Go through the listing and write out all of it exactly.

****

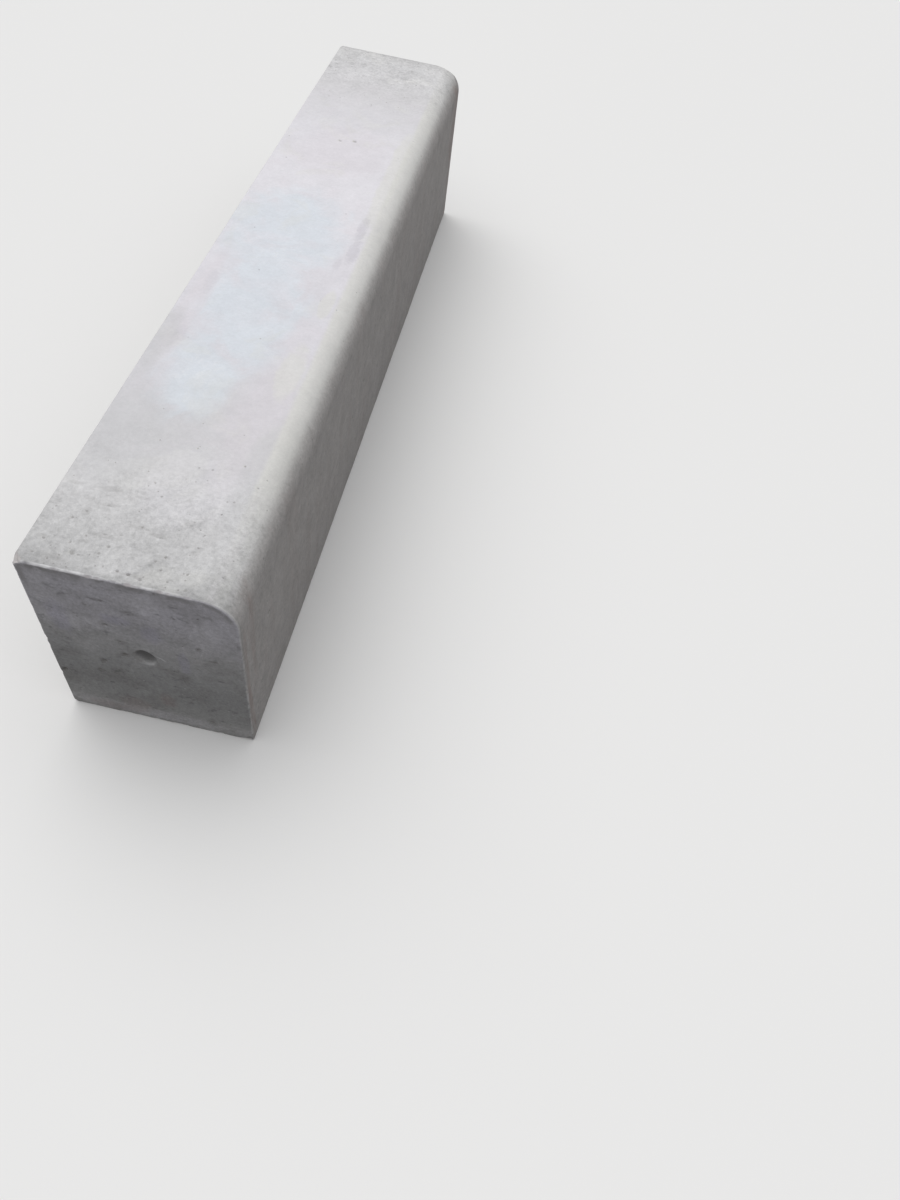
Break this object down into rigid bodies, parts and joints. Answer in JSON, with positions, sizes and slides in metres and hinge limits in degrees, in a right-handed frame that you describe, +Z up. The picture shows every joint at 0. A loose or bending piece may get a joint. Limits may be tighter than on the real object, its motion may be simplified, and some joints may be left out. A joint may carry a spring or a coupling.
{
  "type": "concrete kerb stone",
  "caption": "Straight precast concrete kerb stone of rectangular section with a rounded upper edge along the road side, and a shallow round dimple in the middle of each end.",
  "frame": {"origin": "middle of the bed, the flat underside", "axes": "+Y along the stone, +Z up, +X towards the road, on the side of the rounded upper edge"},
  "size_m": [0.18, 1, 0.22],
  "materials": {
    "concrete": "as-cast plain concrete, matt, smooth on top with fine pits near the ends"
  },
  "bodies": {
    "root": {"kerb_stone": "concrete"}
  },
  "joints": []
}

****

● **TASK ANSWER**
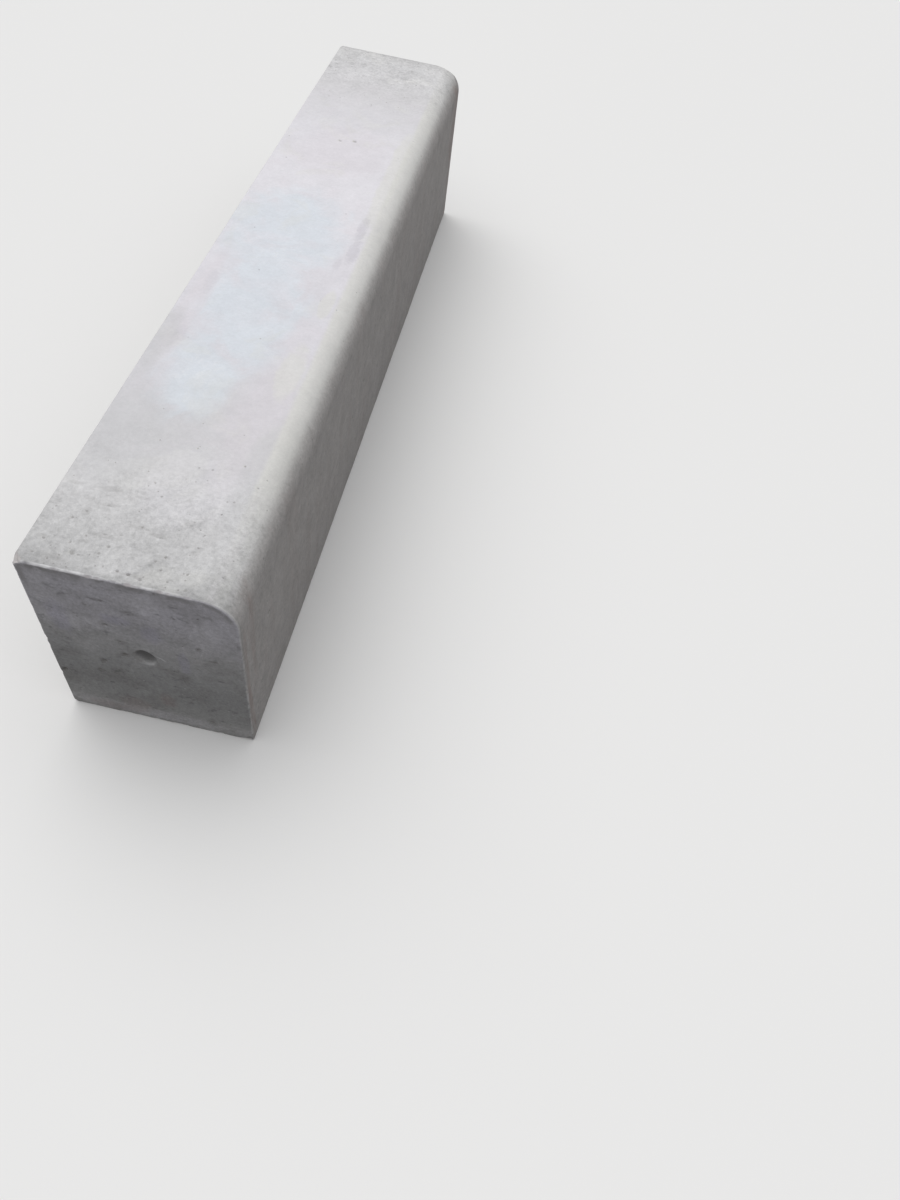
Break this object down into rigid bodies, parts and joints. Answer in JSON, with positions, sizes and slides in metres and hinge limits in degrees, in a right-handed frame that you describe, +Z up. The picture shows every joint at 0. A loose or bending piece may get a joint. Limits may be tighter than on the real object, its motion may be simplified, and some joints may be left out. A joint may carry a spring or a coupling.
{
  "type": "concrete kerb stone",
  "caption": "Straight precast concrete kerb stone of rectangular section with a rounded upper edge along the road side, and a shallow round dimple in the middle of each end.",
  "frame": {"origin": "middle of the bed, the flat underside", "axes": "+Y along the stone, +Z up, +X towards the road, on the side of the rounded upper edge"},
  "size_m": [0.18, 1, 0.22],
  "materials": {
    "concrete": "as-cast plain concrete, matt, smooth on top with fine pits near the ends"
  },
  "bodies": {
    "root": {"kerb_stone": "concrete"}
  },
  "joints": []
}